台式卤肉饭

2024-05-05 12:04:12 352

台式卤肉饭
平时点菜时看到卤肉总会敬而远之,觉得油腻,今日应好友之约动手做这道卤肉饭,在网上查了这道菜名的来历,长了知识,也让我一改平日的看法。
所谓台式卤肉饭是早期艰苦的台湾人所发明的平民美食,把肉皮和不能成块的碎肉搅拌成肉馅作为原料,再以酱油慢熬做成卤肉,除了味道很下饭之外,用酱油卤过的肉也能比一般的荤菜保存的时间要长。卤肉饭在台湾南部也称为"肉燥饭",肉燥也可以作为拌面用,就成了另一个名小吃--肉燥面。卤肉饭各地在细节上略有差异,但基本风味类似,口味为鲜甜口。
今天做卤肉选用了偏瘦的五花肉,用小火慢慢炖熬,熬出肉的油脂和皮的胶质,使汤汁浓稠入味;熬得肥肉入口即化,瘦肉软糯鲜香,保证了肉的弹性,富有卤肉的独特魅力;熬得猪肉中饱和脂肪酸大幅下降,有益于身体健康。香料所散发出的香气与肉的香料混合在一起,用汤汁拌饭,来几块香糯的卤肉、Q弹的卤蛋,再来点绿色的青菜,想象一下,这美食是何等的鲜香美味

Details of ingredients

  • 五花肉400g
  • 鸡蛋4个

Technique

  • 难度初级
  • 工艺
  • 口味咸甜
  • 时间一小时

Steps to make 台式卤肉饭

  • 1.准备好食材
  • 2.姜蒜切末,洋葱切细丁
  • 3.香菇洗净,用水泡发
  • 4.五花肉切1.5cm见方大小的块
  • 5.锅中放油烧至5成热,放入洋葱小火慢炸成油葱酥
  • 6.锅烧热,放入五花肉丁,煸炒至出油且肉丁金黄后,放入姜蒜末和香料爆香。
  • 7.香菇挤干水捞出切碎。泡香菇的水留着待用
  • 8.倒入洋葱酥和香菇丁翻炒
  • 9.加入冰糖,料酒,生抽,老抽翻炒上色
  • 10.加入热水和浸泡香菇的水,大约没过肉面约2-3cm。
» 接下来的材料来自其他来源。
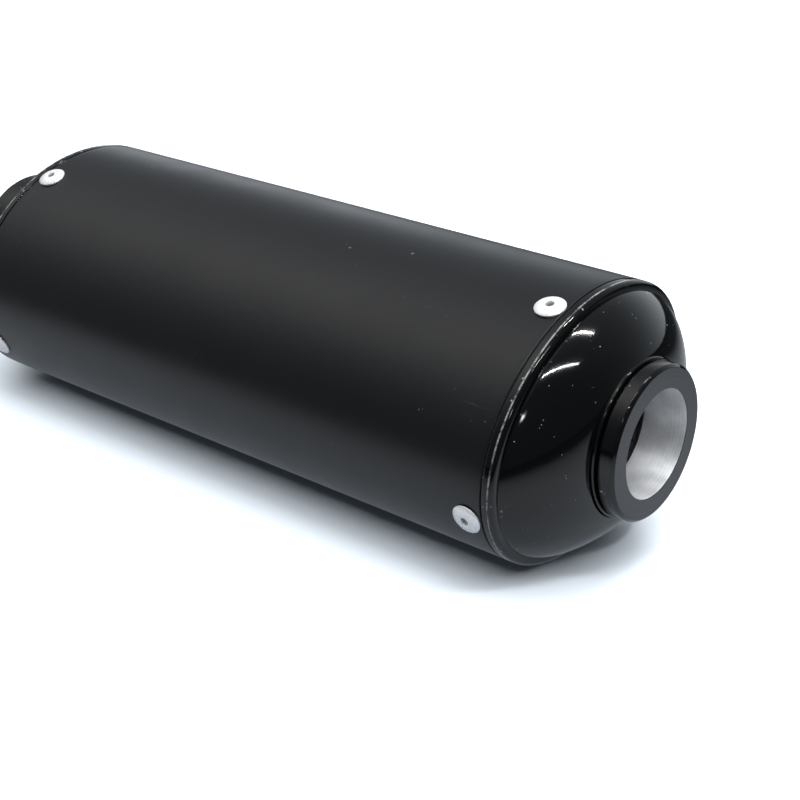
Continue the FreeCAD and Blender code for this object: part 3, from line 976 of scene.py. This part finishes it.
@dataclass
class Rivets:
    """Four set blind rivets at one end: domed heads with a broken pin in each crater."""

    end: End
    turned: float = 0.0
    head: float = 4.75
    height: float = 1.5
    crater: float = 1.42
    bore: float = 1.25
    recess: float = 0.85
    shank: float = 2.4
    depth: float = 5.5
    columns: int = 72

    def spots(self) -> list[tuple[Vector, Vector]]:
        """Centre and outward direction of each rivet, on the sleeve's surface.

        Returns:
            A centre and a direction for each rivet.
        """
        low, high = millimetres(f"{self.end.title}_rivets")
        sleeve = Sleeve()
        x = (low[0] + high[0]) / 2
        spots = []
        for quarter in range(4):
            angle = math.radians(90 * quarter + self.turned)
            side, up = math.sin(angle), math.cos(angle)
            centre = Vector((x, sleeve.half_width * side, sleeve.half_height * up))
            square = Vector((0, side / sleeve.half_width, up / sleeve.half_height))
            spots.append((centre, square.normalized()))
        return spots

    def head_outline(self) -> np.ndarray:
        """Half outline: foot, rim, dome, crater lip and bore.

        Returns:
            Rows of height and radius.
        """
        t = np.linspace(0, 1, 16)
        reach = self.head - (self.head - self.crater - 0.35) * t
        dome = 0.45 + (self.height - 0.45) * np.sin(t * math.pi / 2) ** 0.8
        corners = [(0.45, self.head), (0.05, self.head), (0.05, self.shank),
                   (-self.depth, self.shank), (-self.depth, self.bore)]
        lip = [(self.height - 0.3, self.bore), (self.height - 0.1, self.crater - 0.1),
               (self.height - 0.02, self.crater), (self.height, self.crater + 0.2)]
        return np.concatenate([np.array(corners[::-1]), np.column_stack([dome, reach]),
                               np.array(lip[::-1])])

    def pin_outline(self) -> np.ndarray:
        """Outline of the broken pin: an uneven snapped tip inside the bore.

        Returns:
            Rows of height and radius.
        """
        tip = self.height - self.recess
        return np.array([(-self.depth - 1, 0), (-self.depth - 1, self.bore - 0.03),
                         (tip - 0.12, self.bore - 0.03), (tip, self.bore - 0.2),
                         (tip - 0.1, self.bore * 0.55), (tip + 0.08, self.bore * 0.2),
                         (tip + 0.1, 0)])

    def set_in_place(self, outline: np.ndarray, name: str) -> Object:
        """Turn an outline about each rivet's own axis and join the four.

        Args:
            outline: rows of height and radius.
            name: the object's name.

        Returns:
            The object.
        """
        piece = Piece(name)
        angle = np.arange(self.columns) * TURN / self.columns
        for centre, out in self.spots():
            side = Vector((1, 0, 0))
            other = out.cross(side)
            frame_axes = np.array([list(out), list(side), list(other)])
            r = outline[:, 1:2]
            own = np.stack([np.repeat(outline[:, :1], self.columns, axis=1),
                            r * np.cos(angle), r * np.sin(angle)], axis=2)
            grid = (own @ frame_axes + np.array(centre)) * MM
            piece.add(grid)
        return piece.build(SHARP_RIVET)

    def build(self, finishes: Finishes) -> None:
        """Build the heads and the pins of this end.

        Args:
            finishes: the finishes.
        """
        rivet = f"{self.end.title}_rivet"
        heads = self.set_in_place(self.head_outline(), f"{rivet}_heads")
        finish_piece(heads, [f"{rivet}s"], [finishes.rivet])
        pins = self.set_in_place(self.pin_outline(), f"{rivet}_pins")
        finish_piece(pins, [f"{rivet}_mandrels"], [finishes.mandrel])


# -------- nodes kept from the frame


def dress_kept_nodes(finishes: Finishes) -> None:
    """Give the nodes that keep their own mesh their finish.

    Args:
        finishes: the finishes.
    """
    kept = dict(outlet_cap_seal=finishes.sealant, inlet_cap_seal=finishes.sealant,
                inlet_tube=finishes.stainless, perforated_core=finishes.core,
                steel_wool_wrap=finishes.wool, glass_packing=finishes.glass,
                inlet_set_screws=finishes.screw)
    for node, material in kept.items():
        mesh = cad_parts[node].data
        mesh.materials.clear()
        mesh.materials.append(material)
        log.info("%s: kept, %s", node, material.name)


# -------- studio


@dataclass(frozen=True)
class Glow:
    """A soft patch of light in the room, by its bearing and height in degrees."""

    bearing: float
    height: float
    strength: float
    tightness: float
    colour: Three


@dataclass(frozen=True)
class Tube:
    """A thin strip lamp between two points, in metres from the studio's aim."""

    name: str
    start: Three
    end: Three
    width: float
    power: float
    colour: Three


@dataclass(frozen=True)
class Softbox:
    """A square soft lamp that faces down, by its way behind the outlet end, height and size."""

    name: str
    behind: float
    height: float
    size: float
    power: float


@dataclass
class Studio:
    """Pale floor that the muffler lies on, a soft room, its lamps and the camera.

    The muffler lies on the sleeve's low side, so the floor's own upward direction is
    turned by the lean from the oval's narrow axis towards its wide one.
    """

    lean: float = math.radians(16.5)
    aim: Vector = field(default_factory=lambda: Vector((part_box("sleeve")[1][0], 0, 0)))
    camera_from_aim: Vector = field(default_factory=lambda: Vector((0.2205, -0.2818, 0.2919)))
    camera_right: Vector = field(default_factory=lambda: Vector((0.7728, 0.6084, -0.1805)))
    camera_forward: Vector = field(default_factory=lambda: Vector((-0.5747, 0.5502, -0.6058)))
    lens: float = 69.22
    sensor: float = 36.0
    sight: tuple[float, float] = (0.01, 60.0)
    softboxes: tuple[Softbox, ...] = (
        Softbox("near_softbox", -0.25, 0.9, 1.5, 23.0),
        Softbox("far_softbox", 2.0, 1.6, 1.6, 42.0),
    )
    floor_half: float = 9.0
    floor_white: Four = (0.8, 0.86, 0.93, 1)
    # Painted shade and painted glow that reflection rays see on the floor: its grey copy, the span
    # over which both dim with the distance, and the glow's colour and strength.
    reflected_floor_shade: Four = (0.2, 0.207, 0.216, 1)
    painted_floor_glow: Four = (0.87, 1.0, 1.14, 1)
    painted_floor_fade: Four = (0.03, 0.4, 1.1, 0.05)
    painted_bounce: float = 0.25
    mouth_lamp_side: Three = (0.62, -0.08, 0.78)
    mouth_lamp_away: float = 0.5
    mouth_lamp_inset: float = 0.006
    mouth_lamp_radius: float = 0.012
    mouth_lamp_degrees: float = 5.0
    mouth_lamp_blend: float = 0.5
    mouth_lamp_power: float = 4.2
    room_tint: Three = (0.88, 0.98, 1.08)
    room_facing: tuple[float, float] = (-0.6, 0.5)
    room_light: tuple[float, float] = (0.065, 0.21)
    glows: tuple[Glow, ...] = (
        Glow(-62, 56, 0.92, 12.6, (1.0, 0.97, 0.92)),
        Glow(-168, 42, 30.0, 1500.0, (0.85, 0.95, 1.0)),
        Glow(34, 4, 0.85, 9.0, (0.9, 0.97, 1.0)),
        Glow(-6, 0, 1.2, 40.0, (0.93, 0.98, 1.04)),
    )
    tubes: tuple[Tube, ...] = (
        Tube("far_tube", (0.0, 0.59, 1.0), (0.38, 0.85, 1.0), 0.008, 4.0, (1.0, 0.98, 0.95)),
        Tube("near_tube", (0.16, -0.01, 1.0), (0.67, 0.39, 1.0), 0.008, 4.0, (0.97, 0.99, 1.0)),
    )

    @property
    def up(self) -> Vector:
        """The floor's upward direction."""
        return Vector((0, math.sin(self.lean), math.cos(self.lean)))

    def bearing_axes(self) -> tuple[Vector, Vector]:
        """Level directions away from the camera and to its right.

        Returns:
            The two directions.
        """
        away = self.camera_forward - self.camera_forward.dot(self.up) * self.up
        away.normalize()
        return away, away.cross(self.up)

    def direction(self, bearing: float, height: float) -> Vector:
        """The direction at a bearing and a height.

        Args:
            bearing: degrees to the right of the camera's.
            height: degrees above the floor.

        Returns:
            The direction.
        """
        away, right = self.bearing_axes()
        turn, rise = math.radians(bearing), math.radians(height)
        level = away * math.cos(turn) + right * math.sin(turn)
        return level * math.cos(rise) + self.up * math.sin(rise)

    def floor(self) -> None:
        """A wide flat sheet that touches the lower of the oval and a rivet at its foot."""
        sleeve = Sleeve()
        t = np.linspace(0, TURN, 3600)
        down = -np.array(self.up)
        oval = np.column_stack([t * 0, sleeve.half_width * np.sin(t),
                                sleeve.half_height * np.cos(t)])
        rivet = np.array([0, 0, -sleeve.half_height - Rivets.height])
        drop = max(float((oval @ down).max()), float(rivet @ down)) * MM
        centre = self.aim - self.up * drop
        away, right = self.bearing_axes()
        signs = ((-1, -1), (-1, 1), (1, 1), (1, -1))
        corners = [centre + (away * a + right * b) * self.floor_half for a, b in signs]
        mesh = bpy.data.meshes.new("floor")
        mesh.from_pydata([tuple(corner) for corner in corners], [], [(0, 1, 2, 3)])
        floor = bpy.data.objects.new("floor", mesh)
        bpy.context.scene.collection.objects.link(floor)
        floor.data.materials.append(self.paper())

    def paper(self) -> Material:
        """White paper for the camera. Other rays see painted shade in its place, a greyer copy
        that dims with the distance, and a painted glow that fades the same way.

        Returns:
            The material.
        """
        g = Graph("pale_floor")
        # Distance on the floor from the outlet end, which dims the painted shade and the painted
        # glow.
        across = g.vectors("DOT_PRODUCT", g.place, (0, math.cos(self.lean), -math.sin(self.lean)))
        past = g.maths("MAXIMUM", g.maths("SUBTRACT", g.along(), self.aim.x), 0.0)
        squares = g.maths("ADD", g.maths("POWER", past, 2.0), g.maths("POWER", across, 2.0))
        painted_fade = g.ramp(g.maths("SQRT", squares), *self.painted_floor_fade)
        # Painted shade: reflection rays see the floor as this grey copy, darker with the distance.
        reflected_shade = g.blend(painted_fade, (0, 0, 0, 1), self.reflected_floor_shade)
        seen = g.node("ShaderNodeLightPath").outputs["Is Camera Ray"]
        # Painted glow: the floor emits light for reflection rays only, in place of bounce light,
        # fading with the distance.
        glow = g.maths("MULTIPLY", g.maths("SUBTRACT", 1.0, seen), painted_fade)
        g.set(Base_Color=g.blend(seen, reflected_shade, self.floor_white), Roughness=0.8,
              Specular_IOR_Level=0.0, Emission_Color=self.painted_floor_glow,
              Emission_Strength=g.maths("MULTIPLY", glow, self.painted_bounce))
        return g.owner

    def hang(self, data: bpy.types.Light, place: Vector, turn: Euler) -> Object:
        """Hang a lamp.

        Args:
            data: the lamp's own settings.
            place: where it hangs, in metres.
            turn: how it is turned.

        Returns:
            The lamp's object.
        """
        lamp = bpy.data.objects.new(data.name, data)
        lamp.location, lamp.rotation_euler = place, turn
        bpy.context.scene.collection.objects.link(lamp)
        return lamp

    def hang_tubes(self) -> None:
        """Thin bright strips that face the muffler."""
        for tube in self.tubes:
            start, end = Vector(tube.start), Vector(tube.end)
            middle = (start + end) / 2
            along = (end - start).normalized()
            out = (middle - along * middle.dot(along)).normalized()
            data = bpy.data.lights.new(tube.name, "AREA")
            data.shape, data.size, data.size_y = "RECTANGLE", (end - start).length, tube.width
            data.energy, data.color = tube.power, tube.colour
            turn = Matrix((along, out.cross(along), out)).transposed().to_euler()
            self.hang(data, self.aim + middle, turn)

    def hang_softboxes(self) -> None:
        """Soft lamps over the floor, hidden from the gloss of the coatings."""
        away, _ = self.bearing_axes()
        turn = self.up.to_track_quat("Z", "Y").to_euler()
        for box in self.softboxes:
            data = bpy.data.lights.new(box.name, "AREA")
            data.shape, data.size, data.energy = "SQUARE", box.size, box.power
            place = self.aim + away * box.behind + self.up * box.height
            self.hang(data, place, turn).visible_glossy = False

    def hang_mouth_lamp(self) -> None:
        """A narrow spot that shines into the outlet's bore."""
        inset = self.mouth_lamp_inset
        mouth = Vector((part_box("outlet_collar")[1][0] - inset, 0, -inset))
        towards = Vector(self.mouth_lamp_side).normalized()
        data = bpy.data.lights.new("mouth_lamp", "SPOT")
        data.energy, data.shadow_soft_size = self.mouth_lamp_power, self.mouth_lamp_radius
        data.spot_size = math.radians(self.mouth_lamp_degrees)
        data.spot_blend = self.mouth_lamp_blend
        turn = towards.to_track_quat("Z", "Y").to_euler()
        self.hang(data, mouth + towards * self.mouth_lamp_away, turn)

    def room(self) -> None:
        """A dim room, brighter behind the muffler, with soft glows.

        A glow falls off as e to the power of its tightness times the cosine, minus one,
        of the angle off its own direction.
        """
        g = Graph("room", world=True)
        bpy.context.scene.world = g.owner
        away, _ = self.bearing_axes()
        behind = g.ramp(g.vectors("DOT_PRODUCT", g.place, away), *self.room_facing,
                        *self.room_light)
        total = g.vectors("MULTIPLY", self.room_tint, behind)
        for glow in self.glows:
            towards = self.direction(glow.bearing, glow.height)
            off = g.maths("SUBTRACT", g.vectors("DOT_PRODUCT", g.place, towards), 1.0)
            share = g.maths("EXPONENT", g.maths("MULTIPLY", off, glow.tightness))
            colour = [channel * glow.strength for channel in glow.colour]
            total = g.vectors("MULTIPLY_ADD", colour, share, total)
        g.set(Color=total)

    def camera(self) -> None:
        """The camera, not rolled against the floor."""
        data = bpy.data.cameras.new("camera")
        data.lens, data.sensor_width = self.lens, self.sensor
        camera = bpy.data.objects.new("camera", data)
        forward = self.camera_forward.normalized()
        right = (self.camera_right - self.camera_right.dot(forward) * forward).normalized()
        turn = Matrix((right, right.cross(forward), -forward)).transposed()
        camera.location = self.aim + self.camera_from_aim
        camera.rotation_euler = turn.to_euler()
        data.clip_start, data.clip_end = self.sight
        bpy.context.scene.collection.objects.link(camera)
        bpy.context.scene.camera = camera
        bpy.context.scene.view_settings.view_transform = "Standard"

    def build(self) -> None:
        """Set up floor, lamps, room and camera."""
        self.floor()
        self.hang_tubes()
        self.hang_softboxes()
        self.hang_mouth_lamp()
        self.room()
        self.camera()


# -------- assembly


def main() -> None:
    """Build every piece in order, then the studio."""
    logging.basicConfig(level=logging.INFO, format="%(message)s")
    finishes = make_finishes()
    sleeve = Sleeve()
    sleeve.build(finishes)
    edges = {End.INLET: float(sleeve.low[0]), End.OUTLET: float(sleeve.high[0])}
    for end, edge_x in edges.items():
        Cap(end, edge_x, sleeve.half_width, sleeve.half_height).build(finishes)
        Rivets(end, INLET_RIVET_TURN if end is End.INLET else 0.0).build(finishes)
    NeckRing(End.OUTLET, "turned_collar", edges[End.OUTLET], bore=16.75,
             spigot=19.0).build(finishes)
    NeckRing(End.INLET, "black_collar", edges[End.INLET], bore=19.03, spigot=None,
             radius=26.2, face=31.0).build(finishes)
    dress_kept_nodes(finishes)
    Studio().build()


if __name__ == "__main__":
    main()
大火烧开转小火
  • 11.鸡蛋煮熟剥壳
  • 12.栗子去壳去皮
  • 13.卤肉小火炖30分钟左右时放入鸡蛋和栗子,继续小火炖20分钟左右。
  • 14.青菜另外在锅中烫熟,捞出
  • 15.汤汁大约剩四分之一时即可,留一部分汤汁拌饭吃也很美味
  • 16.盛碗米饭、来点香糯的卤肉、栗子、一个卤蛋、绿色的小油菜,再浇点肉汤,散点芝麻,一份鲜香味美的台式卤肉饭,诱人!